DAMASCUS (Reuters) – A delegation of senior Arab parliamentarians met with Syrian President Bashar al-Assad in Damascus on Sunday, another sign of thawing ties after more than a decade of isolation over the conflict in Syria.
The heads of the Iraqi, Jordanian, Palestinian, Libyan, Egyptian and Emirati houses of representatives, as well as representatives from Oman and Lebanon, traveled to Syria as part of a delegation from the Arab Inter-Parliamentary Union.
They met with Syrian parliamentarians and with Assad, according to Syrian state news agency SANA.

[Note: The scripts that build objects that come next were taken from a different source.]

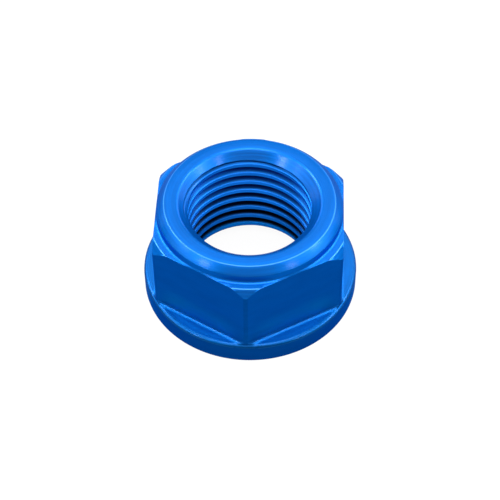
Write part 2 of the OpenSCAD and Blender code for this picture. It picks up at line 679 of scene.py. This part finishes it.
def placeCamera():
    level = Vector((1, 0, 0))
    tilt = Vector((0, math.sin(view["elevation"]), math.cos(view["elevation"])))
    forward = Vector((0, math.cos(view["elevation"]), -math.sin(view["elevation"])))
    right = math.cos(view["roll"]) * level + math.sin(view["roll"]) * tilt
    upward = -math.sin(view["roll"]) * level + math.cos(view["roll"]) * tilt
    aim = view["aside"] * right + view["up"] * upward + view["distance"] * forward
    pose = Matrix((right, upward, -forward)).transposed().to_4x4()
    pose.translation = -nut["flangeRadius"] * mm * aim
    data = bpy.data.cameras.new("camera")
    data.lens = view["lens"]
    data.sensor_width = view["sensor"]
    data.clip_start = 0.01
    data.clip_end = 10
    camera = bpy.data.objects.new("camera", data)
    bpy.context.scene.collection.objects.link(camera)
    camera.matrix_world = Matrix.Rotation(view["turn"], 4, "Z") @ pose
    bpy.context.scene.camera = camera


placeCamera()
print("camera placed")


# Floor and light

floorLook = dict(reach=1.5, drop=0.00002, colour=0.04, glow=0.95, roughness=0.9, shine=0.1)

# Around the nut from the camera's side, above the floor, width, height, radiance
lamps = dict(
    zenith=(0, 90, 0.5, 0.5, 7.5),
    topFront=(0, 70, 0.6, 0.4, 3.1),
    front=(0, 42, 0.7, 0.5, 0.93),
    back=(180, 30, 1.2, 0.6, 0.7),
    backHigh=(180, 60, 0.8, 0.4, 2.5),
    left=(-90, 35, 0.7, 0.6, 2.2),
    right=(90, 35, 0.7, 0.6, 3),
    leftBack=(-135, 25, 0.7, 0.6, 2.6),
    rightBack=(135, 25, 0.7, 0.6, 3.0),
    # small and strong, for the crisp highlights
    frontLeft=(-54, 33, 0.12, 0.12, 38),
    frontRight=(48, 33, 0.12, 0.12, 24),
    leadLeft=(-83, 33, 0.16, 0.16, 10),
    leadRight=(83, 33, 0.16, 0.16, 24),
    highLeft=(-60, 52, 0.3, 0.3, 3),
    highRight=(60, 52, 0.3, 0.3, 3),
    edgeLeft=(-118, 42, 0.25, 0.25, 18),
    edgeRight=(112, 42, 0.2, 0.2, 15),
)


def softbox(name, around, above, width, height, radiance, distance=0.8):
    data = bpy.data.lights.new(name, "AREA")
    data.shape = "RECTANGLE"
    data.size = width
    data.size_y = height
    data.energy = radiance * width * height * math.pi
    lamp = bpy.data.objects.new(name, data)
    bpy.context.scene.collection.objects.link(lamp)
    turn, rise = math.radians(around - 90) + view["turn"], math.radians(above)
    way = Vector((math.cos(turn) * math.cos(rise), math.sin(turn) * math.cos(rise), math.sin(rise)))
    lamp.location = way * distance
    lamp.rotation_euler = (-way).to_track_quat("-Z", "Y").to_euler()
    lamp.visible_camera = False


def makeFloor():
    material = bpy.data.materials.new("paleFloor")
    material.use_nodes = True
    shader = material.node_tree.nodes["Principled BSDF"]
    shader.inputs["Base Color"].default_value = (*[floorLook["colour"]] * 3, 1)
    shader.inputs["Roughness"].default_value = floorLook["roughness"]
    shader.inputs["Specular IOR Level"].default_value = floorLook["shine"]
    shader.inputs["Emission Color"].default_value = (1, 1, 1, 1)
    shader.inputs["Emission Strength"].default_value = floorLook["glow"]
    mesh = bpy.data.meshes.new("floor")
    r = floorLook["reach"]
    mesh.from_pydata([(-r, -r, 0), (r, -r, 0), (r, r, 0), (-r, r, 0)], [], [(0, 1, 2, 3)])
    mesh.materials.append(material)
    floor = bpy.data.objects.new("floor", mesh)
    floor.location.z = -floorLook["drop"]
    bpy.context.scene.collection.objects.link(floor)


makeFloor()
for name, place in lamps.items():
    softbox(name, *place)
world = bpy.data.worlds.new("studio")
bpy.context.scene.world = world
world.use_nodes = True
world.node_tree.nodes["Background"].inputs["Strength"].default_value = 0
bpy.context.scene.view_settings.view_transform = "Standard"
print("stage set")
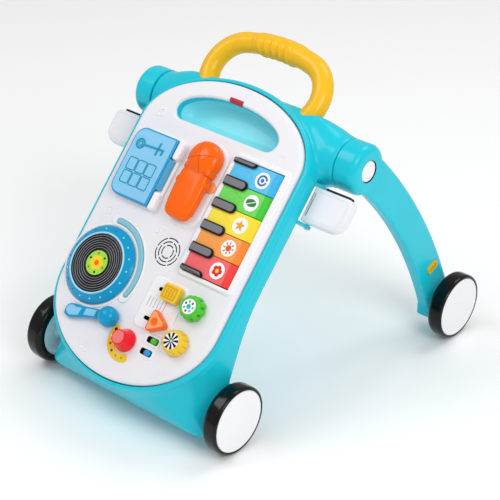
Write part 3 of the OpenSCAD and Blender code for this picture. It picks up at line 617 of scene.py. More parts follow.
def build_panel():
    outline = panel_line(0.4, 1)
    crown = [(3.2, -13.0), (0, -12.6), (0, -6.0), (0.3, -3.9), (1.1, -2.3), (2.4, -1.1),
             (4.2, -0.4), (6.5, 0)]
    panel = raw("activity_panel", [tier(outline, crown, WHITE)])
    cuts = [tier(opening_line(3), [(0, -20), (0, 5)], WHITE),
            tier(rounded(42.2, 34.5, 116.3, 187.5, 1), [(0, -20), (0, 5)], WHITE)]
    # Slider slots, switch windows and speaker holes are lined with painted shade.
    for p in (SQUARE, TRIANGLE):
        line = capsule((p[0] - SLIDE_TRAVEL, p[1]), p, SLOT_HALF)
        cuts += [tier(line, [(0, -9), (0, 5)], RECESS_SHADE)]
    for p in SWITCHES.values():
        cuts += [tier(box_line(p, 9, 4, 2.6), [(0, -5), (0, 5)], RECESS_SHADE)]
    for r, count in ((17.4, 6), (12.8, 5), (8.2, 4)):
        for k in range(count):
            a0 = 360 * k / count + 7 * r
            line = band(*SPEAKER, r - 0.75, r + 0.75, a0, a0 + 360 / count - 190 / r, 12)
            cuts += [tier(line, [(0, -3), (0, 5)], RECESS_SHADE)]
    for cut in cuts:
        carve(panel, [cut])
    settle(panel, "root", ["panel_shell", "speaker_grille"], 30)
    edge = [(-3.1, -5)] + [(-3.1 + 3.1 * sin(t), -3.1 + 3.1 * cos(t)) for t in quarter(8, 0)]
    edge.append((0, -5))
    lip = tier(opening_line(0), edge, WHITE, wrap=True)
    raised = [(0, -4), (0, 3.2), (-0.6, 3.9), (-1.4, 4.2), (-3.6, 4.2), (-5.0, 3.4), (-5.8, 1.8), (-6.6, 0.5),
              (-7.8, -0.3)]
    surround = tier(rounded(42.4, 34.7, 116.1, 187.3, 1), raised, TRIM, caps=False)
    trim = [lip, surround]
    trim += [plate(rounded(35.6, 34, 42.3, 188, 2), -0.2, 4.6, 1.6, TRIM)]
    for args in ((-37, -99, 0.95, -0.15), (-102, 66, 0.8, 0.3), (-14, 68, 0.9, -0.25), (-99, 206, 0.8, 0.2)):
        trim += note(*args)
    swirl = [polar((100, 206), 2 + 0.8 * i, 0.62 * i) for i in range(9)]
    for p, q in zip(swirl, swirl[1:]):
        trim += [plate(capsule(p, q, 0.6, 5), -0.2, 0.4, 0.25, TRIM)]
    piece("panel_trim", "root", trim)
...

“We cannot do without Syria and Syria cannot do without its Arab environment, which we hope it can return to,” said Iraqi parliament speaker Mohammed Halbousi.
Syria was largely isolated from the rest of the Arab world following Assad’s deadly crackdown against protests that erupted against his rule in 2011.
The Arab League suspended Syria’s membership in 2011 and many Arab countries pulled their envoys out of Damascus.
But Assad has benefited from an outpouring of support from Arab states following the devastating earthquake on Feb. 6, which killed more than 5,900 people across his country, according to a tally of U.N. and Syrian government figures.
Donors have included Saudi Arabia and the United Arab Emirates, which both supported rebels seeking to overthrow Assad in the early years of the Syrian conflict.
Egypt’s President Abdul Fattah al-Sisi spoke with Assad by phone for the first time on Feb. 7 and Jordan’s foreign minister made his first trip to Damascus on Feb. 15.
Assad then traveled to Oman on Feb. 20 – the first time he left Syria since the quake.
He had rarely left Syria during the war, travelling only to close allies Russia and Iran whose military support helped him turn the tide of the conflict.
Assad’s 2022 visit to the UAE was his first trip to an Arab state since the 2011 outbreak of war.